Goodbye, Vitamin – Rachel Khong 
The story of this novel is a 30 year old woman returns home to care for his father’s debilitation into Alzheimer’s immediately after her engagement falls through. It is written as a series of diary entries and this format often creates a lot of the problems the novel has.
For the most part the novel is well-written and interesting, and it’s generally heartfelt, but it’s also pretty flawed in a couple of ways that I think relate to its connection MFA type writing.
In terms of plot, there’s almost none. Fine. That’s not always a problem. But when the novel also has a pretty well-worn subject matter…college professor has dementia…daughter takes care of him…childhood is lost, there might need to be something there to hold up the novel otherwise. Liz Moore’s books The Known World did this brilliantly with plot and character and form. This novel relies very heavily on voice to do the lifting, and the issue there is that the voice here is fine, but goes to lazy MFA tricks to make up the difference. For example, too many times throughout the novel there are little digressions that do not fit in this novel and are attempts to be clever: oh, your thinks it’s weird that someone at the library named their kids Sandy and Katrina? Yes, that is weird. Does it belong in this novel or did you, the writer, think of that or meet those kids and want to bring this up? There are several other of these kinds of false notes. So ultimately these mar what is already a merely good book.
Krik? Krak? – Edwidge Danticat 
I know, it’s weird to review a 20 year old collection of short stories that might have only ever existed to propel a novel-writing career. But several of Danticat’s stories are quite good. Several are also fine, but otherwise forgettable.
I think this collection kind of proves that she should be writing novels. I don’t mean that in a mean way, but her long piece in the end of this collection “Caroline’s Wedding” is by far the strongest piece in the collection. This is a book that is written for an American audience…it’s in English…it has trans-Atlantic kinds of attention (focusing on immigrant experiences in a kind of teaching way) and so the short pieces sometimes rely on a knowingness that the audience just doesn’t have, and the artifact of the book itself doesn’t fully allow us to know. So having the space to build context and understanding and connections between the culture and history that is informing these characters in their new element (almost none of the stories take place in Haiti) is all necessary for the stories to work. Otherwise it’s hard to connect to them and this would be reduced to a kind of regional fiction, which I don’t think it is or is intended to be. Obviously in a novel these kinds of connections can be made. The last piece is very good and I liked the whole of this collection better than I did her first novel Breath Eyes Memory because it felt like a more fully developed book. Otherwise, it’s clever when it wants to be, and never quite profound.
Home Fire Kamila Shamsie 
I was reading reviews for this one and a lot of people seemed to think this book lives and dies on its ending. I agree for the most part, and like a smaller percentage of the reviewers, I thought the ending felt a little too tied up. I will come back to it.

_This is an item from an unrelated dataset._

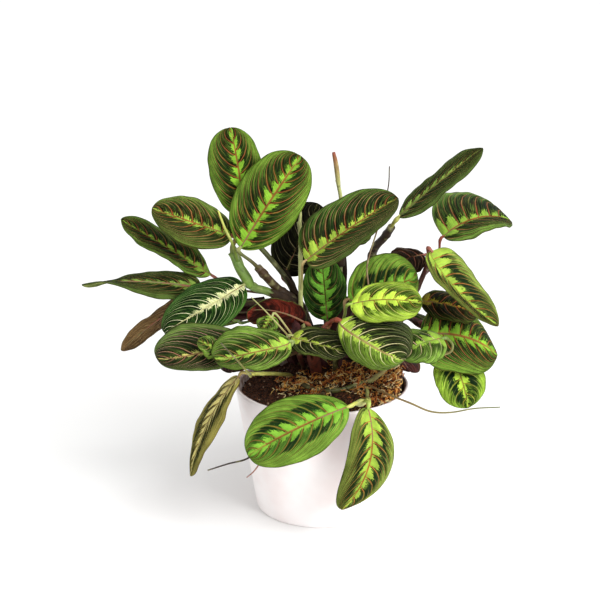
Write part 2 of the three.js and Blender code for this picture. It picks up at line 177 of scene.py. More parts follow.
class StageSettings(bpy.types.PropertyGroup):
    """Floor, light and camera."""

    floor: colour_property("Floor", "#f4f3f2", "Colour of the pale floor")
    key_power: FloatProperty(
        name="Key light", description="Power of the soft key light", default=14, min=0, max=400,
        unit="POWER",
    )
    sun_power: FloatProperty(
        name="Daylight", description="Strength of the soft even light from the front right",
        default=0.9, min=0, max=20,
    )
    sky: FloatProperty(
        name="Surround", description="Strength of the light from all round", default=0.92, min=0,
        max=4,
    )
    lens: FloatProperty(
        name="Lens", description="Focal length of the camera", default=96.4, min=20, max=300,
        unit="CAMERA",
    )


SETTINGS = {
    "plant_pot": PotSettings,
    "plant_peat": PeatSettings,
    "plant_shoots": ShootSettings,
    "plant_leaves": LeafSettings,
    "plant_stage": StageSettings,
}


# ---------------------------------------------------------------- small helpers


class Wires:
    """Short ways to add and join shader nodes."""

    def __init__(self, tree):
        self.tree = tree

    def node(self, kind, inputs, output=0, **settings):
        made = self.tree.nodes.new(kind)
        for key, value in settings.items():
            setattr(made, key, value)
        for key, value in inputs.items():
            if isinstance(value, bpy.types.NodeSocket):
                self.tree.links.new(value, made.inputs[key])
            else:
                made.inputs[key].default_value = value
        return made.outputs[output]

    def maths(self, operation, *values):
        return self.node("ShaderNodeMath", dict(enumerate(values)), operation=operation)

    def times(self, value, *factors):
        for factor in factors:
            value = self.maths("MULTIPLY", value, factor)
        return value

    def plus(self, first, second):
        return self.maths("ADD", first, second)

    def minus(self, first, second):
        return self.maths("SUBTRACT", first, second)

    def scaled(self, value, factor, offset):
        """The value times a factor, and an offset added."""
        return self.maths("MULTIPLY_ADD", value, factor, offset)

    def ease(self, value, start, end, low=0.0, high=1.0):
        """Goes smoothly from low to high as value goes from start to end."""
        inputs = {"Value": value, "From Min": start, "From Max": end, "To Min": low, "To Max": high}
        return self.node("ShaderNodeMapRange", inputs, interpolation_type="SMOOTHSTEP")

    def blend(self, amount, first, second, how="MIX"):
        inputs = {0: amount, 6: first, 7: second}
        return self.node("ShaderNodeMix", inputs, 2, data_type="RGBA", blend_type=how)

    def noise(self, vector, scale, detail=2.0, roughness=0.55):
        inputs = {"Vector": vector, "Scale": scale, "Detail": detail, "Roughness": roughness}
        return self.node("ShaderNodeTexNoise", inputs, "Fac")

    def attribute(self, name, output="Fac"):
        return self.node("ShaderNodeAttribute", {}, output, attribute_name=name)

    def vector(self, x, y, z):
        return self.node("ShaderNodeCombineXYZ", {"X": x, "Y": y, "Z": z})

    def place(self):
        return self.node("ShaderNodeTexCoord", {}, "Object")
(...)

The premise of this novel is three siblings of Pakistani origin live in London and now that they are grown and cared for, the oldest of the three accepts a position to study sociology in Boston. She feels a lot of guilt and nervousness about her move and her move to a pretty alien place, but quickly meets up with a British student and they fall in love. Back home her younger twin siblings are searching for their own kinds of meaning. Parvais, the brother, is desperately seeking connection to their absent father, an Islamist militant who left them at a younger age. While Aneeka, his sister digs into her sense of family.
As the story progresses, the novel places them further along the narrative and thematic structure of the Sophocles play Antigone. Because going too much into that place reveals a lot about the story in this novel, I will leave it at that.
The ending makes it or breaks and I think it entirely goes back to whether or not you really buy into the literary connections the author goes for here. If you see the ending as a kind of literary catharsis, it could work. If you don’t, it definitely doesn’t. Over all, I thought the writing was stronger than the cleverness and so it almost works for me, but doesn’t ultimately.